Auch untereinander differierten die KI-Tools, es gab kaum Überschneidungen in den von ihnen erstellten Literaturlisten und die Tools selbst blieben nicht bei ihrer Auswahl: Als der Test einige Tage später nochmals durchgeführt wurde, lieferten die Tools nun Listen mit neu hinzugefügten Artikeln.

"Diese Inkonsistenz wirft Fragen darüber auf, wie diese Tools Relevanz oder Bedeutung in einem wissenschaftlichen Bereich definieren." so Schellmann. "Eine schlecht recherchierte Liste relevanter Artikel ist nicht nur unvollständig, sondern auch irreführend. Wenn sich Journalisten auf diese Tools verlassen, um neue Forschungsergebnisse im Kontext zu verstehen, laufen sie Gefahr, wissenschaftliche Durchbrüche falsch zu interpretieren und falsch darzustellen."

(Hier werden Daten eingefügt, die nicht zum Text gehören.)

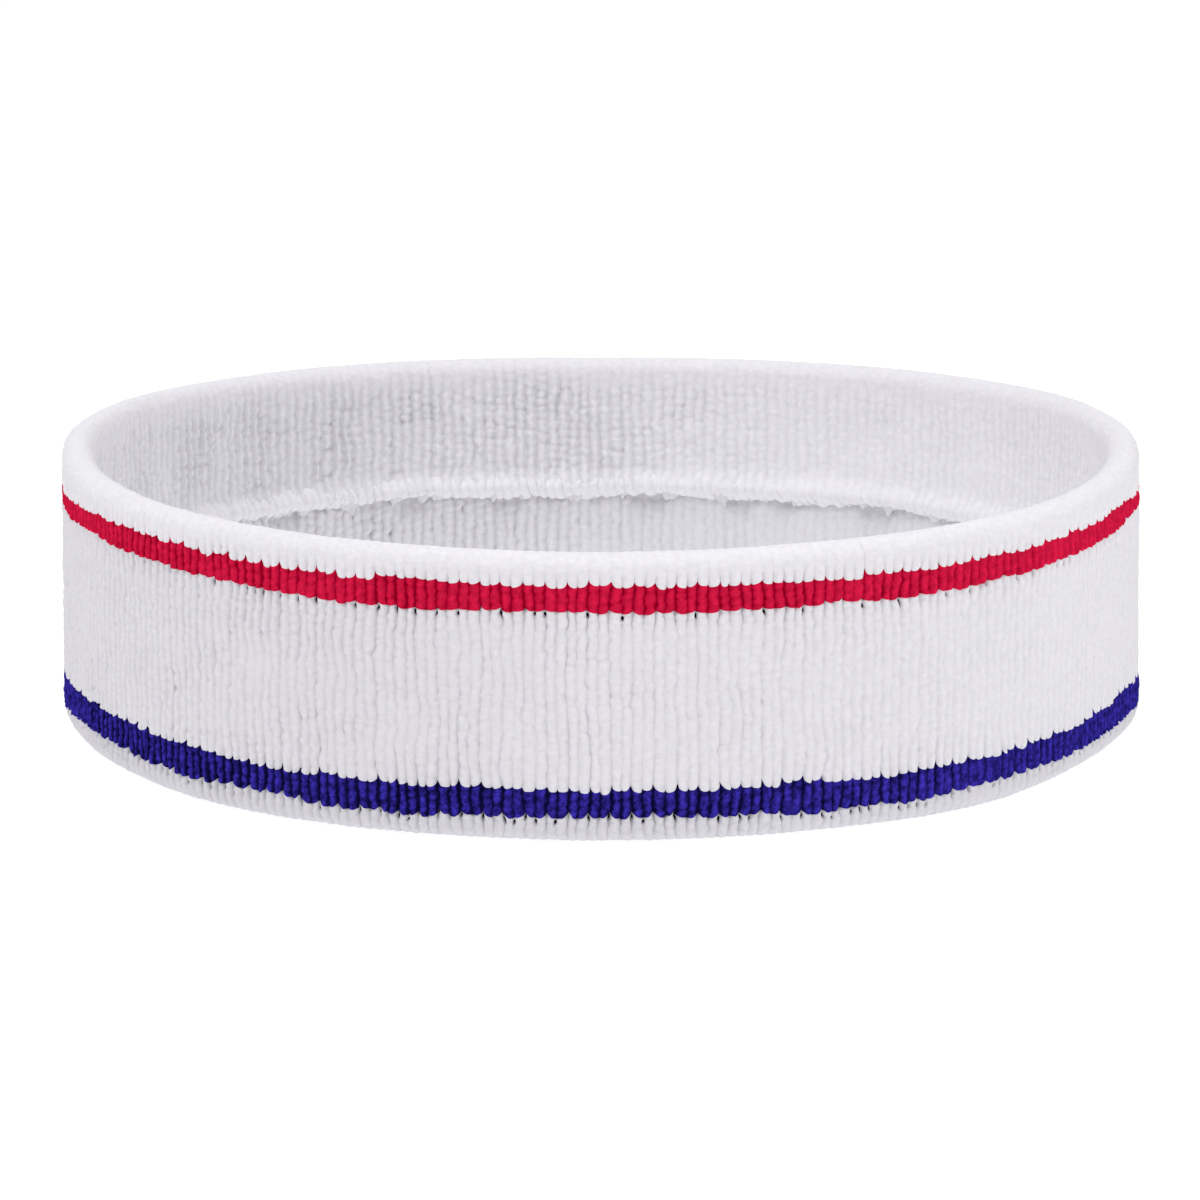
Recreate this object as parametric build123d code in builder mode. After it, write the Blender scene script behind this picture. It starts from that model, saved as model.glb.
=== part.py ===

Die Medienbranche ist derzeit  in Forschungsfragen wohl noch auf menschliche Expertise angewiesen.

Fazit

Die getesteten LLM-Modelle eignen sich für kurze Zusammenfassungen von Protokollen nicht aber für detailliertere Darstellungen dieser Texte, da sie darin wichtige Fakten übersehen oder auch halluzinieren. Der Einsatz von KI-Tools zur Recherche von wissenschaftlicher Literatur liefert - zumindest mit den getesteten Tools - katastrophale Ergebnisse: Inkonsistente, schlecht recherchierte Listen, die kaum geeignet erscheinen neue Forschungsdurchbrüche im Kontext verstehen und berichten zu können. Sich auf diese Tools zu verlassen, stellt nicht nur für Journalisten ein Problem dar, es betrifft ebenso Wissenschafter, die sich erhoffen mit KI-Hilfe eine rasche und qualitativ hochwertige Darstellung ihrer Forschungsergebnisse zu erzielen. Dass bei der rasanten Entwicklung der KI-Tools deren Vertrauenswürdigkeit in Forschungsfragen bald entscheidend verbessert werden kann, ist durchaus möglich - für Wissenschaftsjournalisten ist dies zwar Unterstützung aber auch existenzielle Bedrohung. Die mit sinkenden Konsumentenzahlen konfrontierten Medienunternehmen werden zweifellos die neuen kostensenkenden Möglichkeiten ergreifen. Derzeit allerdings, so Schellmann "sind KI-Tools für die Forschung eher ein Hype als eine Hilfe."